Gupta et al [5] examined numerically and experimentally the lateral crushing of circular metallic
tubes under quasi-static conditions. Aluminium and mild steel tubes with different diameter to
thickness ratios were used in this investigation. The authors found that the energy absorbing capacity
and mean collapse load increases with increase in thickness and decrease in diameter.
Increasing the energy absorption capacity of the tubular system by means of external constraints was
applied by Reddy and Reid [6]. The authors built a tubular system with side constraints in which the
horizontal diameter of the tube was prevented from translating laterally. It was found that the energy
absorbed by a system with side constraints was three times more than the system with no constraints.
The application of inclined constraints as an alternative to vertical ones also increases the energy
absorbing capacity of tubes/rings. Reid [7] studied the effect of varying the inclination angle for the
lateral compression of tubes. In general it was concluded that an externally constrained system is a
viable method to increase its energy absorbing capacity.

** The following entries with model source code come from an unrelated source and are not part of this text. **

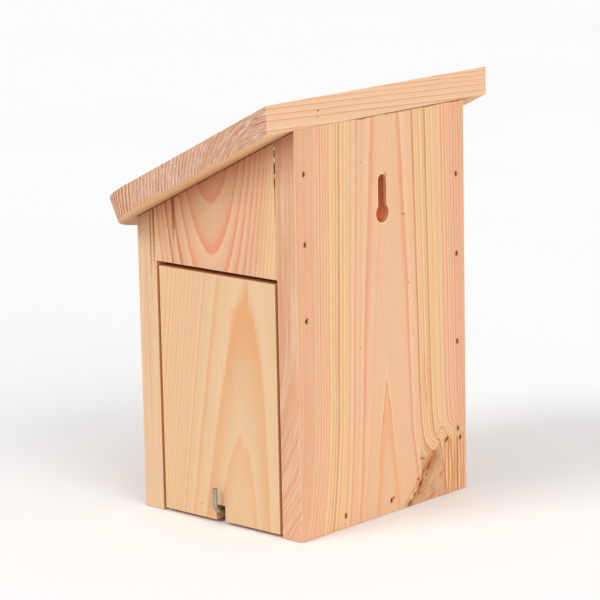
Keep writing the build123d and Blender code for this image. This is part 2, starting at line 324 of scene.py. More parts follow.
def wood(name, board, across, along, depth, pith, taper, zones, near=(), far=(), spacing=4.0,
         fade=None, strength=0.35, line=SALMON, tilt=0.0, lean=0.0, waver=1.5, torn=0.12,
         seed=0.0, shift=None, marks=(), grain_axis=2):
    """Pine cut from a round log.

    across, along and depth turn a place on the board into mm across its face, along its grain
    and into the board. The rings lie round a pith at pith = (across, depth), and taper gives how
    they open along the grain. zones tint the wood by its radius. near and far pick out single
    rings on the two sides of the pith. Other rings come every spacing, from fade[0] to full
    strength at fade[1], in the colour line and by strength. tilt and lean slant the pith along the
    grain, across the face and into the board. waver bends the rings, torn frays them, and shift
    moves them locally. The faces across grain_axis are cut ends. marks are laid on in their order.
    """
    material, tree, shader = new_material(name)
    place = place_in_mm(tree, seed)
    u, v, w = across(place), along(place), depth(place)
    grain = joined(tree, u, w, v)
    wander = noise(tree, grain, (45, 45, 220), 1, seed)
    ripple = noise(tree, grain, (4, 4, 45), 1, seed + 7)
    feather = noise(tree, grain, (0.7, 0.7, 16), 1, seed + 13)
    side = u - pith[0] - v * tilt
    if shift:
        side = side + shift(tree, u, v, grain)
    inward = w - pith[1] - v * lean
    radius = (side.squared() + inward.squared() + v * taper).at_least(1).root()
    radius = radius + wander * waver + ripple * 0.3 + feather * torn
    ringwise = joined(tree, radius, u, w)

    colour, _ = banded(tree, radius, 0.0, LOG_RADIUS, [(at, tint, 1.0) for at, tint in zones])
    phase = radius / spacing + noise(tree, ringwise, (9, 300, 300), 1, seed + 3) * 0.6
    within = phase.math("FRACT")
    late = within.ramp(0.35, 0.9) * within.ramp(1.0, 0.9)
    late = late * phase.math("FLOOR").chance().math("MULTIPLY_ADD", 0.8, 0.2)
    early = within.ramp(0.5, 0.05)
    if fade:
        late = late * radius.ramp(*fade)
        early = early * radius.ramp(*fade)
    colour = mixed(tree, colour, line, late * strength)
    fading = noise(tree, grain, (12, 12, 70), 1, seed + 29).math("MULTIPLY_ADD", 0.35, 0.9)
    for rings, here in ((near, side.ramp(-1, 1)), (far, side.ramp(1, -1))):
        if rings:
            tint, share = ring_bands(tree, radius, rings)
            share = share * here
            colour = mixed(tree, colour, tint, share * fading)
            late = late.at_least(share)

    broad = noise(tree, grain, (14, 14, 90), 2, seed + 31)
    streaks = noise(tree, grain, (1.0, 1.0, 40), 1, seed + 37)
    fibres = noise(tree, grain, (0.3, 0.3, 8), 1, seed + 41)
    pores = noise(tree, grain, (0.45, 0.45, 5), 0, seed + 43).ramp(0.5, 0.75)
    chatter = noise(tree, grain, (7, 7, 0.8), 0, seed + 45)
    specks = noise(tree, grain, (0.4, 0.4, 0.4), 1, seed + 47)
    light = broad * 0.03 + streaks * 0.045 + fibres * 0.08 + specks * 0.045 + chatter * 0.02 + 1
    colour = brightened(tree, colour, light)
    colour = mixed(tree, colour, UMBER, pores * 0.10)
    resin = noise(tree, grain, (3, 3, 80), 1, seed + 53).ramp(0.05, 0.9, 0.18)
    colour = mixed(tree, colour, AMBER, resin)

    # Cut ends are rosier and darker, with harder rings and pale torn fibres
    end_grain = place.normal[grain_axis].squared().ramp(0.35, 0.8)
    saw = noise(tree, grain, (0.45, 0.6, 3.0), 2, seed + 59)
    fur = noise(tree, ringwise, (0.6, 7, 7), 2, seed + 61)
    cut = mixed(tree, colour, CUT_ROSE, 0.75 - late * 0.5)
    cut = mixed(tree, cut, CUT_RING, late * 0.66 + fur.ramp(0.0, 0.6, 0.24))
    white = early * 0.55 + fur.ramp(0.05, -0.45)
    cut = mixed(tree, cut, CUT_FUR, white * saw.ramp(-0.5, 0.3, 0.85))
    cut = brightened(tree, cut, saw * 0.08 + 0.98)
    colour = mixed(tree, colour, cut, end_grain)

    for mark in marks:
        colour = mark(tree, colour, place, seed)
    colour = worn_and_highlit_edges(tree, colour, board, place)
    tree.links.new(colour, shader.inputs["Base Color"])

    dullness = fibres * 0.05 + broad * 0.03 + end_grain * 0.14 - late * 0.05 + 0.62
    dullness.feed(shader.inputs["Roughness"])
    shader.inputs["Specular IOR Level"].default_value = 0.12
    furry = end_grain * (saw + fur) * 1.4
    height = fibres * 0.6 + feather * 0.25 + late * 0.12 + specks * 0.2 + chatter * 0.2 + furry
    bumped(tree, shader, height, 0.0001, 0.5)
    return material


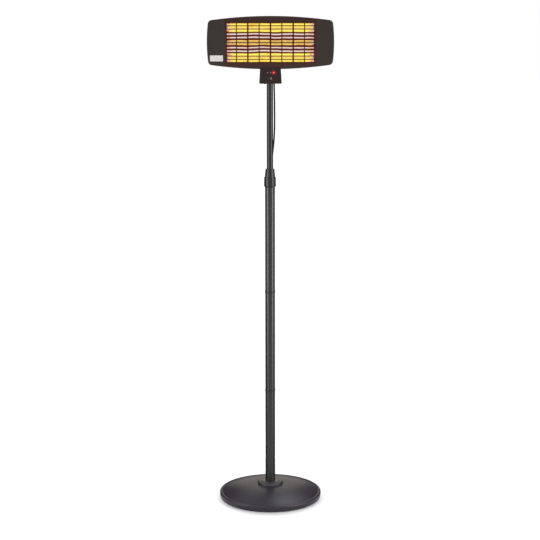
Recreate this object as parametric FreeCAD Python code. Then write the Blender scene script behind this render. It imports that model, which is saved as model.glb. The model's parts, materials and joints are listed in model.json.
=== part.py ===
import FreeCAD, Part
import math
import os

# A free-standing patio heater. A round weighted base carries a three-piece pole, a mast slides in the pole
# and is held by a twist lock, and a wide head with three glowing tubes tilts on top of the mast.
# Millimetres, +Z up, the floor at z = 0 under the middle of the base, and the front faces -Y.

V = FreeCAD.Vector
ORIGIN = V(0, 0, 0)
X_WAY = V(1, 0, 0)
Y_WAY = V(0, 1, 0)
Z_WAY = V(0, 0, 1)

# Fits and allowances
slip_gap = 0.3
running_gap = 0.05
seat_gap = 0.1
overrun = 5.0

# Base: a pressed cover over a cast weight and a bottom plate, on rubber feet
base_radius = 215.0
foot_height = 2.8
rim_height = 22.8
rim_round = 5.5
rim_step = 1.3
rim_step_height = 11.6
gutter_inset = 12.5
gutter_depth = 2.4
cover_sheet = 1.5
dome_rise = 29.8
dome_crown_slope = 0.5
plate_thickness = 1.5
weight_inset = 39.3
weight_thickness = 8.5
weight_hub_inset = 3.0
foot_radius = 11.0
foot_inset = 36.3
foot_stem_radius = 3.0
foot_count = 5

# The bolt that clamps the base together, and the socket that it pulls down
bolt_radius = 5.0
bolt_head_radius = 9.2
bolt_head_height = 6.4
washer_radius = 12.0
washer_thickness = 1.8
counterbore_room = 2.0
counterbore_depth = 9.0
socket_flange_reach = 26.7
socket_flange_thickness = 3.0
socket_web = 12.0
socket_wall = 3.0
spigot_length = 60.0
trim_skirt_width = 6.7
trim_edge_height = 5.3
trim_shoulder_width = 6.2
trim_shoulder_height = 10.4
trim_ledge_width = 1.6
trim_step_height = 10.7
trim_ring_wall = 17.9
trim_ring_height = 13.9
trim_ring_chamfer = 1.0

# Pole: three tubes with a raised joint ring between each two
pole_radius = 20.3
pole_wall = 1.2
lower_tube_length = 401.8
middle_tube_length = 412.5
top_tube_length = 466.1
joint_ring_standout = 1.0
joint_ring_height = 9.5
joint_ring_round = 1.2
joint_sleeve_reach = 28.0
joint_sleeve_wall = 2.5

# Twist lock on the pole's top end
collar_seat_depth = 32.8
collar_rise = 8.1
collar_wall = 4.1
collar_taper = 0.6
collar_chamfer = 4.0
thread_wall = 2.15
thread_length = 20.0
collet_wall = 2.0
collet_drop = 12.0
collet_slit = 2.0
nut_height = 33.4
nut_wall = 3.1
nut_lip_wall = 4.95
nut_skirt_height = 4.1
nut_lid = 4.0

# Mast
mast_radius = 13.0
mast_wall = 1.2
mast_reach = 375.7
guide_length = 33.0
guide_plug_length = 25.0
guide_below_collet = 4.0

# Tilt joint between the mast and the head
tilt_height_over_mast = 22.0
knuckle_plug_length = 40.0
knuckle_collar_standout = 1.5
knuckle_collar_height = 6.0
knuckle_half_width = 10.0
knuckle_wall = 8.0
bracket_sheet = 2.5
bracket_foot_low = 26.0
bracket_foot_high = 92.0
bracket_ear_depth = 10.0
tilt_bolt_radius = 4.0
tilt_bolt_head_standout = 3.0
tilt_bolt_head_height = 4.5
knob_radius = 14.0
knob_length = 17.0
knob_lobe_radius = 4.0
knob_lobe_count = 6
bracket_screw_radius = 2.4
bracket_screw_head_radius = 4.6
bracket_screw_head_height = 2.6
bracket_screw_low = 46.0
bracket_screw_high = 78.0
bracket_nut_radius = 4.6
bracket_nut_height = 4.0

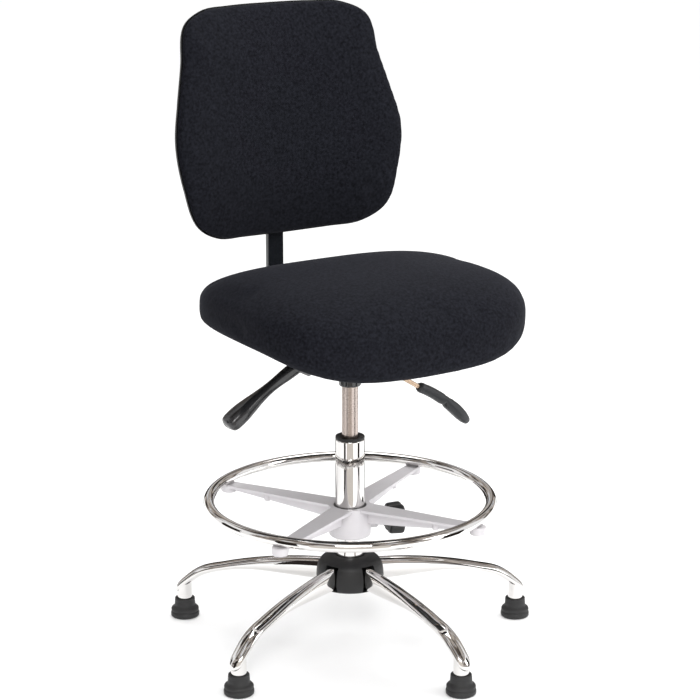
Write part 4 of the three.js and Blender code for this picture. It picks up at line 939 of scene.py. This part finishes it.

The above studies were concerned with the compression of tubes under rigid platens. However,
alternative ways of compressing these systems are possible by incorporating point-load indenters as
shown by Reid and Bell [8]. The load deflection for this type of compression tends to be unstable
once the collapse load has been reached. This behaviour is termed deformation softening as opposed
to deformation-hardening.
Instead of using flat plat or point-load indenter, Shim and Stronge [9] used cylindrical indenters to
compress ductile, thin walled tubes. The authors investigated the post-collapse response of these
tubes. The unstable response was also noticed for this kind of indenter.
In addition to circular tubes, various geometry shapes of tubes have been proposed by researchers to
use as energy absorbers under lateral loading such as elliptical tubes [10, 11] and oblong tubes [12].
Recently, researchers have utilized the finite element method (FEM) to predict the responses of
energy absorption systems under quasi-static [12, 13] and dynamic [14, 15] lateral loading. Morris et
al. [13] employed ANSYS to predict the responses of nested circular tubes compressed by two types
of indenters and subjected to external constraints. Close agreements between the computational and
experimental results were obtained.
Another numerical technique which is response surfaces method (RSM) was employed by researchers
to seek an optimal design and to perform the multi-objective optimization design (MOD) of energy
absorption system under pure axial [16, 17], lateral [18] and oblique loads [19].
Much of the research on thin-walled tube energy absorbers crushed laterally has focused on those of
circular cross section. However, the oblong tubes which are a modified form of circular tubes have
received less attention. In the present work, the oblong tubes are proposed as energy absorption
components. These tubes are expected to have high energy absorptions performance as they have a
greater lateral displacement stroke compared with circular tube systems. The crushing responses of
these tubes under quasi-static lateral loading have been investigated experimentally. The lateral
compressions were applied through three types of indenters named as flat plate, cylindrical, and point-
load indenter. Different variations of external constraints were incorporated into the oblong tube
energy absorption system to increase the energy absorption capacity of these systems. In addition,
with the aim of generating the design guidelines for such oblong tube as energy absorbing devices
under lateral loading, the response surface method (RSM) for design of experiments (DOE) was used
in conjunction with the finite element modelling (FEM). The FE model was developed using
commercial finite element code (ANSYS) and validated using experimental techniques. The specific
energy absorption capacity (SEA) and the collapse load (F) of the oblong tube were modelled as
functions of geometrical parameters such as thickness (t), diameter (D), and width (W). Factorial
study was performed to investigate the primary and interaction effects of geometric parameters on the
specific energy absorbed and collapse load. Furthermore, Based on the developed models of the SEA
and F, the approach of multi-objective optimization design was applied to find the optimal
configuration of the oblong tube.
2 Experimental work
2.1 Material and Geometrical properties
Mild Steel tubes were used in this work. The tubes were cold finished, manufactured according to the
DIN standards (DIN 2393 ST 37.2) and containing around 0.15% carbon. Tensile tests were carried
out in order to determine the mechanical properties of the tubes as shown in Figure 1. Figure 1
displays the true stress-strain curve of the tensile sample. Upon examination of this figure, it can be
seen that the stress-strain curve displays unusual behaviour in which strain softening occurred almost
immediately after yielding with no evidence of strain hardening. This phenomenon is due to sample
necking which takes place immediately after yielding. This behaviour is termed as tension instability
and the cold rolling process might be the reason for this. Table 1 shows the mechanical properties of
the mild steel material derived from the true stress-strain curve and used in the FE modelling. The
yield stress is validated according to DIN standards, which state that the yield stress of this material is
within the range of 450–525MPa [13, 14]. A non-zero value of 1500 MPa was employed to represent
the hardening modulus of this material. The same value of hardening modulus was used by [14, 15] to
define the softening stage of the same material.